Rotondi: risposta corretta "Se è vero che la storia ricorre la prima volta in tragedia e la seconda in commedia, le motivazioni della sentenza sul "caso Mills" contro Berlusconi arrivano puntuali. Del resto, la risposta più corretta l’ha data proprio Berlusconi che, serenamente, ha detto che riferirà in parlamento". Lo afferma il ministro per l’Attuazione del programma di governo, Gianfranco Rotondi.
Lehner: è una Santa inquisizione "Questa è una condanna a Berlusconi". Lo dice a Radio Radicale il deputato del Pdl Giancarlo Lehner. "Il lessico della sentenza - spiega Lehner - appartiene ad una sentenza della Santa Inquisizione alla quale si ispira il rito ambrosiano quando ci si occupa di Berlusconi o di persone a lui vicine, una sentenza scritta con rabbia contro l'eretico. E' un lessico che da solo induce a pensare che la condanna di Mills sia fondata non sulle prove ma sul sospetto. Io sono non stupito ma amareggiato perché pensavo che qualche passo avanti avremmo potuto sperarlo. Un giudice deve emettere sentenze, non deve fare un comizio e urlare un suo progetto di condanna che ha una sua ricaduta politica".
Ferrero: si dimetta "Berlusconi si deve dimettere da presidente del Consiglio - attacca il segretario di Rifondazione comunista Paolo Ferrero - perché non può più "rappresentare il nostro paese come massima carica dell’esecutivo.
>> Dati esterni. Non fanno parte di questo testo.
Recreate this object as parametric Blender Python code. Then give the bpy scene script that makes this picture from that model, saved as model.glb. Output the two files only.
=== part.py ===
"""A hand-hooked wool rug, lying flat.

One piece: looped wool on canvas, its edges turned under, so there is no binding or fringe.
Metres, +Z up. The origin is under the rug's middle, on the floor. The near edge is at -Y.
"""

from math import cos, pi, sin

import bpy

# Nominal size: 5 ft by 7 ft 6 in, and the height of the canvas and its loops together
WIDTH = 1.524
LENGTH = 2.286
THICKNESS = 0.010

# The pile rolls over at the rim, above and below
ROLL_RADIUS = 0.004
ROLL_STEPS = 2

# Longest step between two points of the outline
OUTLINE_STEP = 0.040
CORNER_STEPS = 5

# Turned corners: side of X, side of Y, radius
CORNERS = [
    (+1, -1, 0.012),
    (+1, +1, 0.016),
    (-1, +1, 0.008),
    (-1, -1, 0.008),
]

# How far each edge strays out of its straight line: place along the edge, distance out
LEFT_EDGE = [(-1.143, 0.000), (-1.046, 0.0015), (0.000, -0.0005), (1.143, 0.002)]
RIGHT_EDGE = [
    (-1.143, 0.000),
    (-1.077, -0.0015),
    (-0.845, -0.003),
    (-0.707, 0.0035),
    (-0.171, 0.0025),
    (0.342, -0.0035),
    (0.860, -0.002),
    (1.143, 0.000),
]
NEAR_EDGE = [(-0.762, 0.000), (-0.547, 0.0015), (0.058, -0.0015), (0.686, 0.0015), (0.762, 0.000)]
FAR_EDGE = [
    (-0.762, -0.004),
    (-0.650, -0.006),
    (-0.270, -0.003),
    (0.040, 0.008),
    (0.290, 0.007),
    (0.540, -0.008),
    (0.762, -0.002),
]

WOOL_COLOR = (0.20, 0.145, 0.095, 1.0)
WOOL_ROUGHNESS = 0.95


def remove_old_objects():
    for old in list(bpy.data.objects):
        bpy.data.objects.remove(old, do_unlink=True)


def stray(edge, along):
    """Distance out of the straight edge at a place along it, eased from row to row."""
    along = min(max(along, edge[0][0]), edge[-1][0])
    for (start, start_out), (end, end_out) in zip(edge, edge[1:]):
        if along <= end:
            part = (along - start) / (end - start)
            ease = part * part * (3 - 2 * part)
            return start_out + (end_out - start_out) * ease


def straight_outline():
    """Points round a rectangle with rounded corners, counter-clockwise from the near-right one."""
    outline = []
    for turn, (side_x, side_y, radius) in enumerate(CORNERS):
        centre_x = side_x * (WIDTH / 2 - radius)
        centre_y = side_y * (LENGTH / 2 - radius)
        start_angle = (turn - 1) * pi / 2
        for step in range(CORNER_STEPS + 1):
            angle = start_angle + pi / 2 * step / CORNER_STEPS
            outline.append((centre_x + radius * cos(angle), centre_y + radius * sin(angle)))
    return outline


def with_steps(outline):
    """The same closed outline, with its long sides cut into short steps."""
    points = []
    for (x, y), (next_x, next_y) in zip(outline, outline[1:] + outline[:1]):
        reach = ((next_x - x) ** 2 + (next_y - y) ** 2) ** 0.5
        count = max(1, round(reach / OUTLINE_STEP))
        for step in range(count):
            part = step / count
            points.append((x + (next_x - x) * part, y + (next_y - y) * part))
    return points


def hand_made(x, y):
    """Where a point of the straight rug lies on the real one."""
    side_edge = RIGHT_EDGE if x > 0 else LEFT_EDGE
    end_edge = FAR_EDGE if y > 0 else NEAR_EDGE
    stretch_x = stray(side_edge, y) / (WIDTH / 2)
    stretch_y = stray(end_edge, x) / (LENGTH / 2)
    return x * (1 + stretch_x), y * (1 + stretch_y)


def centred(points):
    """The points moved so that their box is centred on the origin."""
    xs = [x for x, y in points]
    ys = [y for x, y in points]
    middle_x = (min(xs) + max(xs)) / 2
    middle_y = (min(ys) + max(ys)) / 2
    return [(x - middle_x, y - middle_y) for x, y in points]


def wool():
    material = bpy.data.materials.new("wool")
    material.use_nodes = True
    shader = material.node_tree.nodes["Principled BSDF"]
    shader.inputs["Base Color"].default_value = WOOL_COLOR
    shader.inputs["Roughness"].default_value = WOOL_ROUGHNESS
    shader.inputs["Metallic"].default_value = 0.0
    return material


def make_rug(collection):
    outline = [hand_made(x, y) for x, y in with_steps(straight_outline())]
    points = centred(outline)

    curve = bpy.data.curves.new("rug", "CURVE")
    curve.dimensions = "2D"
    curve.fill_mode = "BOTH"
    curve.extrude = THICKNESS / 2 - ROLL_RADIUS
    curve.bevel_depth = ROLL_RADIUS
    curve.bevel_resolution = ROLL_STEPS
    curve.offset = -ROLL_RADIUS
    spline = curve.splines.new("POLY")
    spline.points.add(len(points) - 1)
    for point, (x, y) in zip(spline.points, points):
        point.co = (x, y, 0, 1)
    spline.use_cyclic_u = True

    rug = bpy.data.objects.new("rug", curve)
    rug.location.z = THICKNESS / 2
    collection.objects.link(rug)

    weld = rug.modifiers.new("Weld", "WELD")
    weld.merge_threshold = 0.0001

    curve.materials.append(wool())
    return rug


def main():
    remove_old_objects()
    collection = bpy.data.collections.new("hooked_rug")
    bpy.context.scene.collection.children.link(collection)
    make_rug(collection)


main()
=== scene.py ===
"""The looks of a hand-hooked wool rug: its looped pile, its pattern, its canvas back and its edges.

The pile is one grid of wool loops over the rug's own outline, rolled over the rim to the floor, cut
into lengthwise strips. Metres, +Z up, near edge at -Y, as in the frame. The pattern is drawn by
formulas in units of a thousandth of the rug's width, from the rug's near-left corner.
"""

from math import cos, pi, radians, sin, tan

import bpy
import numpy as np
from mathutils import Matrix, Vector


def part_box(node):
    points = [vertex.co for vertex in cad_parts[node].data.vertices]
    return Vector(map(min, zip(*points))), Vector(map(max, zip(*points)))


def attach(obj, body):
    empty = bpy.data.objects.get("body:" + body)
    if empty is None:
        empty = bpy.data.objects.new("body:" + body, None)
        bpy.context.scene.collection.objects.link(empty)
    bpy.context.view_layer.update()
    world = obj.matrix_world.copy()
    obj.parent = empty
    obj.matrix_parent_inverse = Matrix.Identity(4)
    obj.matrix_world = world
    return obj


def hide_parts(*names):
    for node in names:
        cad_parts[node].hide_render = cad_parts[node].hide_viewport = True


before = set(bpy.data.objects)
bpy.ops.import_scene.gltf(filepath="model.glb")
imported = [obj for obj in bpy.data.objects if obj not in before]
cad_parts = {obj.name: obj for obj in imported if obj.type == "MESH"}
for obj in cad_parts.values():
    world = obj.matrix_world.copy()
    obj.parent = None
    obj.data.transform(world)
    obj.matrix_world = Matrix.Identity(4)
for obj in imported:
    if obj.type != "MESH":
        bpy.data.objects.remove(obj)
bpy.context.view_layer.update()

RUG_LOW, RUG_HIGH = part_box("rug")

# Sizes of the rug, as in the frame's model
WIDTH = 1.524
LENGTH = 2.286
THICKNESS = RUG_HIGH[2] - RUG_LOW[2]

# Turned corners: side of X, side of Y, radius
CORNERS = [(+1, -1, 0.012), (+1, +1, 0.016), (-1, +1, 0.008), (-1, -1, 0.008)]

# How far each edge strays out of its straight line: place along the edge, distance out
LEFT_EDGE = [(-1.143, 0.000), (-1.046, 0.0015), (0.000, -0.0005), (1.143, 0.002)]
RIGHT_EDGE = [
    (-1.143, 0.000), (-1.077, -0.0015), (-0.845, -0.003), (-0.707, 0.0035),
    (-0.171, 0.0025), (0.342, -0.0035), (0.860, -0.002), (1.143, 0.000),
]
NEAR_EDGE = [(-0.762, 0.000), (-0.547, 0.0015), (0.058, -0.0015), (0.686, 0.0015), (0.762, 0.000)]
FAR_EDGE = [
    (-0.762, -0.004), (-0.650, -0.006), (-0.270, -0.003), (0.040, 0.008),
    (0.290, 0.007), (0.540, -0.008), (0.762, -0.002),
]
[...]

Berlusconi si dimetta, rinunciando quindi allo scudo del lodo Alfano e si faccia processare da un tribunale come un normale cittadino, dimostrando in tribunale la propria innocenza".
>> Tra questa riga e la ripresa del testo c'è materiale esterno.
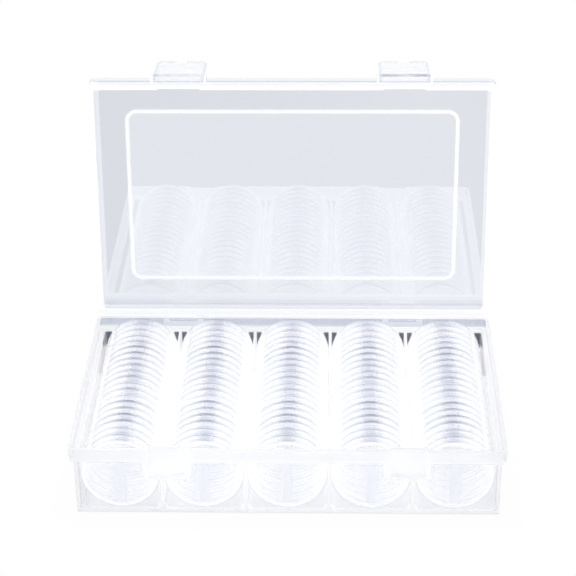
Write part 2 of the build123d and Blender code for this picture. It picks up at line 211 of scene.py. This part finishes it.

Di Pietro: si faccia processare "Il premier arrivati a questo punto ha davanti a sé solo due possibilità - commentano in una nota Antonio Di Pietro, Massimo Donadi e Felice Belisario - La prima è quella di rinunciare oggi, subito, all’impunità del Lodo Alfano e presentarsi davanti al giudice a spiegare le sue ragioni se ne è capace.
L’altra via è dimettersi subito perché se il premier non ha il coraggio di farsi giudicare legittimerà nella coscienza degli italiani la convinzione della propria colpevolezza. In ogni caso, Berlusconi non cerchi anche stavolta la scorciatoia del parlamento per ribaltare la sentenza del giudice".